Wahrheit des Menschseins inmitten seiner Zerstörung
Der Theologe beschreibt Reuber als ausgemachten Gegner des Hitler-Regimes, der ein Auge für die Ambivalenz des Russlandfeldzuges gehabt hat. Mitunter deswegen meint Slenczka er auch eine zweite Ebene in der Stalingrad-Madonna ausgemacht zu haben: "In Briefen an seine Familie beklagt Reuber das Leid der Zivilbevölkerung. Er erzählt von Müttern, die um ihre Kinder bangen, und erkennt dies als zutiefst menschlichen Akt. Und gleichzeitig war er erschüttert, dass viele seiner Kameraden diese 'unzerbrechliche Macht der Liebe' gar nicht wahrnehmen." In einem anderen Brief schildert Reuber eine Szene, die einen tiefen Eindruck hinterlassen hat: Eine Mutter flieht mit ihrem todkranken Säugling. Er zeichnet die beiden und vergleicht sie mit der Heiligen Familie, die vor den Soldaten Herodes nach Ägypten floh. Es waren diese beiden Russen, die in Reubers Stalingrad-Madonna einflossen. "In diesem Sinne ist das Bild nicht nur Trost sondern auch eine Mahnung – eine Aufforderung an die Wehrmachtsoldaten, die bisher die Augen verschlossen haben und die Russen – gemäß der Propaganda im Dritten Reich – als Untermenschen ansahen." Slenczka sieht darum sozusagen einen Aufruf, das Wunder der Weihnacht – und somit das Wunder der Menschwerdung – auch in seinen Gegnern zu erkennen. "Die Stalingrad-Madonna ist sozusagen ein ohnmächtiges Zeugnis für die Wahrheit des Menschseins inmitten seiner Zerstörung."

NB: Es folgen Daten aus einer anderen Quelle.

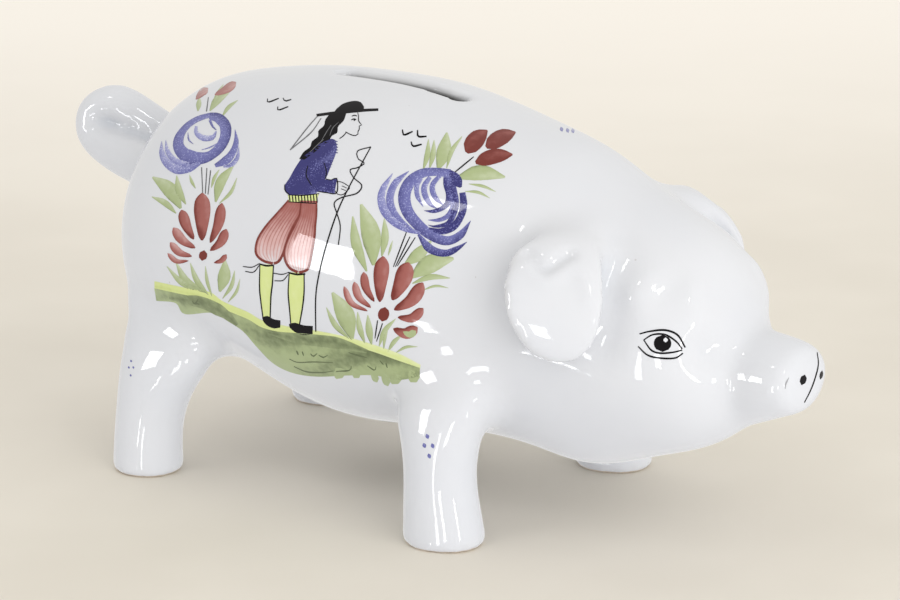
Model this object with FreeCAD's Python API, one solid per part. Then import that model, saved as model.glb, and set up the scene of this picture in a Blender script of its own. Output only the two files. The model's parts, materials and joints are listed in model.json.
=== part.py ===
import FreeCAD
import Part
import math
import os

from FreeCAD import Vector

# Hand-painted ceramic piggy bank. Millimetres, +Z up, snout towards +X.
# The origin is on the ground at the centre of the bank's outline.
# A hollow body stands on four short legs, with two hanging ears and a looped tail luted on,
# and a rubber stopper pulls down out of the belly.
# Each ceramic shape is a smooth skin over a cage of rings of control points.

# ---- driving dimensions ----
WALL = 4.5              # thickness of the body shell
FOOT_X_FRONT = 34.5     # centres of the feet along the bank
FOOT_X_REAR = -64.5
FOOT_Y = 39.0           # and to each side of it
SOLE_ROUND = 1.6        # rounding of the sole's edge
SLOT_X = -7.0           # middle of the coin slot
SLOT_LENGTH = 42.0
SLOT_WIDTH = 5.0
SLOT_LIP = 1.5          # rounding of the slot's outer edge
SLOT_EDGE_Z = 105.0     # the slot's outer edge is above this height and its inner edge below
MID_Z = 60.0            # a height inside the hollow, where the cutters for the slot and the hole end
STOPPER_X = -6.0        # axis of the stopper in the belly
HOLE_RADIUS = 12.0
SEAT_RADIUS = 15.2      # flat seat cut round the hole for the stopper's flange
SEAT_Z = 20.4
FLANGE_RADIUS = 14.8
FLANGE_THICK = 2.0
FLANGE_ROUND = 1.0
PLUG_LENGTH = 11.5
PLUG_TIP = 3.0          # height of the tapered end of the plug, and how much its radius shrinks there
PLUG_TAPER = 2.0
PLUG_CLEARANCE = 0.05   # gap between the widest rib and the hole
GROOVE_HEIGHTS = (4.8, 7.0)     # grooves round the plug, above the seat
GROOVE_RADIUS = 1.0     # radius of a groove's round section, whose middle is a little outside the plug
GROOVE_OUT = 0.3
GRIP_RADIUS = 8.5       # dish under the stopper with a bar across it for the fingers
GRIP_DEPTH = 5.0
GRIP_BAR = 3.5

# Body sections: x, height of the centre, half width, height above the centre, depth below it.
BODY = [
    (-82.5, 57, 22, 27, 16),
    (-78.5, 62, 33, 31, 29),
    (-69, 63, 42, 38.5, 36),
    (-55, 63, 47, 42, 36),
    (-40, 63, 48.5, 44.5, 35.5),
    (-28, 63, 49, 45.5, 42),
    (-14, 63, 49, 46, 47),
    (2, 62, 48.5, 47, 45),
    (18, 61, 46.5, 45, 41.5),
    (34, 60, 42.5, 42.5, 40),
    (50, 58, 37, 41.5, 38.5),
    (66, 56, 32.5, 34.5, 36),
    (81, 54, 29, 32, 31),
    (93, 52, 24, 28, 25),
    (100, 50, 17, 19, 17.5),
    (103, 48, 11.5, 12, 13.5),
    (108, 48, 12, 11.5, 11.5),
    (116, 49, 12, 9.5, 9),
    (120, 49, 9.5, 7.5, 7.5),
]
FRONT_WALL_X = 100      # the hollow stops behind the snout

# Leg sections: height, shift forward, shift inward, reach forward, reach back, reach outward, reach inward.
FRONT_LEG = [
    (-6, 0, 0, 12, 10, 10, 10),
    (2, 0, 0, 12, 10, 10, 10),
    (10, -1, 0, 11, 9, 9.5, 9.5),
    (17, -1, 0, 9.5, 9, 9, 9.5),
    (25, -1, 0, 10, 9.5, 9, 10),
    (34, -2, 1, 13, 12, 9, 14),
    (44, -2, 5, 16, 16, 9, 17),
    (56, -2, 12, 17, 17, 8, 18),
]
REAR_LEG = [
    (-6, 0, 0, 9.5, 9.5, 9.5, 9.5),
    (2, 0, 0, 9.5, 9.5, 9.5, 9.5),
    (10, 0, 0, 9.5, 9, 9, 9),
    (18, 1, 0, 10, 9, 9, 9.5),
    (26, 2, 0, 13.5, 9, 9, 11),
    (34, 4, 1, 18, 10.5, 9, 13),
    (44, 5, 5, 20, 12, 8, 15),
    (56, 6, 12, 20, 12, 7, 16),
]

# Ear sections from root to tip: x, distance to the side, height, half width, half thickness, cupping.
EAR = [
    (63.5, 14, 82.5, 8, 3.5, 0),
    (64, 24.5, 82.5, 10.5, 4, 0),
    (65.5, 32, 79.5, 12, 3.5, 1),
    (67.5, 36.5, 71.5, 13.5, 4, 2),
    (70, 38.5, 62.5, 12, 3.5, 2),
    (71, 37.5, 54.5, 7, 3, 0),
]
EAR_TURN = 34           # degrees the ear turns to face the snout

# Tail sections along the loop: x, y, height, radius.
TAIL = [
    (-74, -1, 70, 6.8),
    (-87, -1, 71, 6.6),
    (-98, -2, 73, 6.2),
    (-108.5, -2, 76, 5.9),
    (-114.8, -1.5, 79.4, 5.7),
    (-115, -0.5, 86, 5.7),
    (-108.7, 1.5, 89, 5.7),
    (-102, 5.5, 83.5, 5.5),
    (-95.5, 10, 78.3, 5.2),
    (-89, 11.5, 74.5, 5.0),
    (-77, 11.5, 72, 4.5),
]

X_AXIS = Vector(1, 0, 0)
Y_AXIS = Vector(0, 1, 0)
Z_AXIS = Vector(0, 0, 1)
GRID = 16               # control points round one ring
RING_GROWTH = 3 / (2 + math.cos(2 * math.pi / GRID))    # a cubic ring runs inside its control points by this share
CAP_SHARE = 0.1         # size of a skin's flat end cap against the ring beside it
FAR = 400.0             # larger than the bank
NEAR = 0.01             # places closer than this count as the same


def ring(centre, across, over, reach, cup=0.0):
    """One ring of control points. reach is its size towards +across, -across, +over and -over.
    cup bends the ring's two sides towards -over."""
    points = []
    for k in range(GRID):
        angle = 2 * math.pi * (k + 1) / GRID
        s = math.sin(angle)
        c = math.cos(angle)
        side = s * (reach[0] if s > 0 else reach[1])
        height = c * (reach[2] if c > 0 else reach[3]) - cup * s * s
        points.append(centre + across * (side * RING_GROWTH) + over * (height * RING_GROWTH))
    return points


def shrunk(points):
    """The small ring round the middle of a ring, where a skin is closed by a flat cap."""
    total = Vector(0, 0, 0)
    for point in points:
        total = total + point
    middle = total * (1 / len(points))
    return [middle + (point - middle) * CAP_SHARE for point in points]


def skin(rings):
    """A closed solid with one smooth face along the rings and a small flat cap at each end."""
    rows = [shrunk(rings[0])] + rings + [shrunk(rings[-1])]
    spans = len(rows) - 3
    along_repeats = [4] + [1] * (spans - 1) + [4]
    along_knots = list(range(spans + 1))
    round_repeats = [1] * (GRID + 1)
    round_knots = list(range(GRID + 1))
    surface = Part.BSplineSurface()
    surface.buildFromPolesMultsKnots(
        rows, along_repeats, round_repeats, along_knots, round_knots, False, True, 3, 3
    )
    side = surface.toShape()
    caps = [Part.Face(Part.Wire([edge])) for edge in side.Edges if edge.isClosed()]
    shell = Part.Shell([side] + caps)
    shell.sewShape()
    solid = Part.Solid(shell)
    if solid.Volume < 0:
        solid.reverse()
    return solid


def biggest(shape):
    return max(shape.Solids, key=lambda solid: solid.Volume)


def body_outside():
    rings = [ring(Vector(x, 0, z), Y_AXIS, Z_AXIS, (w, w, up, down)) for x, z, w, up, down in BODY]
    return skin(rings)


def body_hollow():
    """The hollow inside the body, one wall in from its outside and ending behind the snout."""
    rings = []
    for x, z, w, up, down in BODY:
        if x <= FRONT_WALL_X:
            end = BODY[0][0] if x < 0 else FRONT_WALL_X
            inner_x = x * (1 - WALL / abs(end))
            reach = (w - WALL, w - WALL, up - WALL, down - WALL)
            rings.append(ring(Vector(inner_x, 0, z), Y_AXIS, Z_AXIS, reach))
    return skin(rings)


def coin_slot():
    """The cutter for the slot: a flat-sided prism with round ends."""
    half = SLOT_LENGTH / 2 - SLOT_WIDTH / 2
    block = Part.makeBox(2 * half, SLOT_WIDTH, FAR, Vector(SLOT_X - half, -SLOT_WIDTH / 2, MID_Z))
    middles = [Vector(SLOT_X + side * half, 0, MID_Z) for side in (-1, 1)]
    ends = [Part.makeCylinder(SLOT_WIDTH / 2, FAR, middle) for middle in middles]
    return block.fuse(ends).removeSplitter()


def body_shell(outside):
    shell = outside.cut(body_hollow())
    shell = shell.cut(Part.makeCylinder(HOLE_RADIUS, MID_Z, Vector(STOPPER_X, 0, 0)))
    shell = shell.cut(Part.makeCylinder(SEAT_RADIUS, SEAT_Z, Vector(STOPPER_X, 0, 0)))
    shell = biggest(shell.cut(coin_slot()))
    return round_slot(shell)


def round_slot(shell):
    """Round the run of edges round the slot on the outside of the body."""
    edges = []
    for edge in shell.Edges:
        box = edge.BoundBox
        inside_x = abs(box.Center.x - SLOT_X) <= SLOT_LENGTH / 2
        inside_y = max(abs(box.YMin), abs(box.YMax)) <= SLOT_WIDTH / 2 + NEAR
        if inside_x and inside_y and box.ZMin > SLOT_EDGE_Z:
            edges.append(edge)
    return shell.makeFillet(SLOT_LIP, edges)


def leg(sections, foot_x, side, body):
    """side is +1 for the left legs and -1 for the right ones."""
    outward = Y_AXIS * side
    rings = []
    for z, fore, inward, front, back, out, inn in sections:
        centre = Vector(foot_x + fore, side * (FOOT_Y - inward), z)
        rings.append(ring(centre, X_AXIS, outward, (front, back, out, inn)))
    below_ground = Part.makeBox(FAR, FAR, FAR, Vector(-FAR / 2, -FAR / 2, -FAR))
    shape = biggest(skin(rings).cut(below_ground).cut(body))
    sole_edges = [edge for edge in shape.Edges if edge.BoundBox.ZMax < NEAR]
    return shape.makeFillet(SOLE_ROUND, sole_edges)


def ear(side, body):
    places = [Vector(x, side * y, z) for x, y, z, width, thick, cup in EAR]
    turn = math.radians(EAR_TURN)
    across = Vector(math.cos(turn), -side * math.sin(turn), 0)
    last = len(EAR) - 1
    rings = []
    for k, (x, y, z, width, thick, cup) in enumerate(EAR):
        along = places[min(k + 1, last)] - places[max(k - 1, 0)]
        over = along.cross(across) * side
        over.normalize()
        rings.append(ring(places[k], across, over, (width, width, thick, thick), cup))
    return biggest(skin(rings).cut(body))


def tail(body):
    places = [Vector(x, y, z) for x, y, z, radius in TAIL]
    last = len(TAIL) - 1
    rings = []
    for k, (x, y, z, radius) in enumerate(TAIL):
        along = places[min(k + 1, last)] - places[max(k - 1, 0)]
        over = along.cross(Y_AXIS)
        over.normalize()
        across = over.cross(along)
        across.normalize()
        rings.append(ring(places[k], across, over, (radius,) * 4))
    return biggest(skin(rings).cut(body))


def stopper():
    """A turned rubber bung: a flange in the seat, a plug with grooves between its ribs, and a grip below."""
    widest = HOLE_RADIUS - PLUG_CLEARANCE
    top = SEAT_Z + PLUG_LENGTH
    bottom = SEAT_Z - FLANGE_THICK
    shape = Part.makeCylinder(FLANGE_RADIUS, FLANGE_THICK, Vector(STOPPER_X, 0, bottom))
    rim_edges = [edge for edge in shape.Edges if edge.BoundBox.ZMax < bottom + NEAR]
    shape = shape.makeFillet(FLANGE_ROUND, rim_edges)
    plug = Part.makeCylinder(widest, PLUG_LENGTH - PLUG_TIP, Vector(STOPPER_X, 0, SEAT_Z))
    tip = Part.makeCone(widest, widest - PLUG_TAPER, PLUG_TIP, Vector(STOPPER_X, 0, top - PLUG_TIP))
    shape = shape.fuse([plug, tip]).removeSplitter()
    for height in GROOVE_HEIGHTS:
        middle = Vector(STOPPER_X, 0, SEAT_Z + height)
        groove = Part.makeTorus(widest + GROOVE_OUT, GROOVE_RADIUS, middle, Z_AXIS)
        shape = shape.cut(groove)
    dish = Part.makeCylinder(GRIP_RADIUS, GRIP_DEPTH, Vector(STOPPER_X, 0, bottom))
    bar_corner = Vector(STOPPER_X - GRIP_RADIUS, -GRIP_BAR / 2, bottom)
    bar = Part.makeBox(2 * GRIP_RADIUS, GRIP_BAR, GRIP_DEPTH, bar_corner)
    shape = shape.cut(dish.cut(bar))
    return biggest(shape)


def main():
    outside = body_outside()
    shapes = {
        "body_shell": body_shell(outside),
        "leg_front_left": leg(FRONT_LEG, FOOT_X_FRONT, 1, outside),
        "leg_front_right": leg(FRONT_LEG, FOOT_X_FRONT, -1, outside),
        "leg_rear_left": leg(REAR_LEG, FOOT_X_REAR, 1, outside),
        "leg_rear_right": leg(REAR_LEG, FOOT_X_REAR, -1, outside),
        "ear_left": ear(1, outside),
        "ear_right": ear(-1, outside),
        "tail": tail(outside),
        "belly_stopper": stopper(),
    }
    os.makedirs("parts", exist_ok=True)
    for name, shape in shapes.items():
        box = shape.BoundBox
        print(name, shape.ShapeType, shape.isValid(), round(shape.Volume / 1000, 2), box)
        shape.exportStep("parts/" + name + ".step")


main()
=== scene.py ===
import json
import math

import bmesh
import bpy
import numpy as np
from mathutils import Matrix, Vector
from mathutils.bvhtree import BVHTree
from mathutils.interpolate import poly_3d_calc


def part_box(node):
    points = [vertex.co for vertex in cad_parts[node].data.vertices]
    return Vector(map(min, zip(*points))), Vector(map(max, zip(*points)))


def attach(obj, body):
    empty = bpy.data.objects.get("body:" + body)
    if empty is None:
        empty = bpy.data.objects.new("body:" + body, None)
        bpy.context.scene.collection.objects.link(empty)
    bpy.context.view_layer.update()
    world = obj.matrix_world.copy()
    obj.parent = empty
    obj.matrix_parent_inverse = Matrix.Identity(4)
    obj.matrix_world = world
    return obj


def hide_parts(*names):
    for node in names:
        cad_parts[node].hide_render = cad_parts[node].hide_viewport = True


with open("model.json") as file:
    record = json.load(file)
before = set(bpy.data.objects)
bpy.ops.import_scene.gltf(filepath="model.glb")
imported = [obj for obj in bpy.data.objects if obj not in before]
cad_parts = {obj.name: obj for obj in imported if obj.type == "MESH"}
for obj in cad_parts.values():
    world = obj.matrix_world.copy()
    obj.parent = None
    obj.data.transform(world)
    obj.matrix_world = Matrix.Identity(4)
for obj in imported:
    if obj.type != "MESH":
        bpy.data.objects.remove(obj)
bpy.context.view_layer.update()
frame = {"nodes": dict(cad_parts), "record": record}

# A hand-painted ceramic piggy bank: one glazed skin over the luted ceramic pieces, painted decoration
# in thin films on the glaze, and a rubber stopper. Everything is in metres; MM turns millimetres into metres.

MM = 0.001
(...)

Das beeindruckt dann doch: Zahlen, die zu Menschen werden und Menschen. Menschen, die in dunklen Stunden die Stärke aufbringen, ihren Feind als Ebenbild zu erkennen – und zu achten. Die Fähigkeit, wahres Heldentum vom falschen zu unterscheiden. Vor diesem Hintergrund ist Stalingrad wohl doch noch aktuell.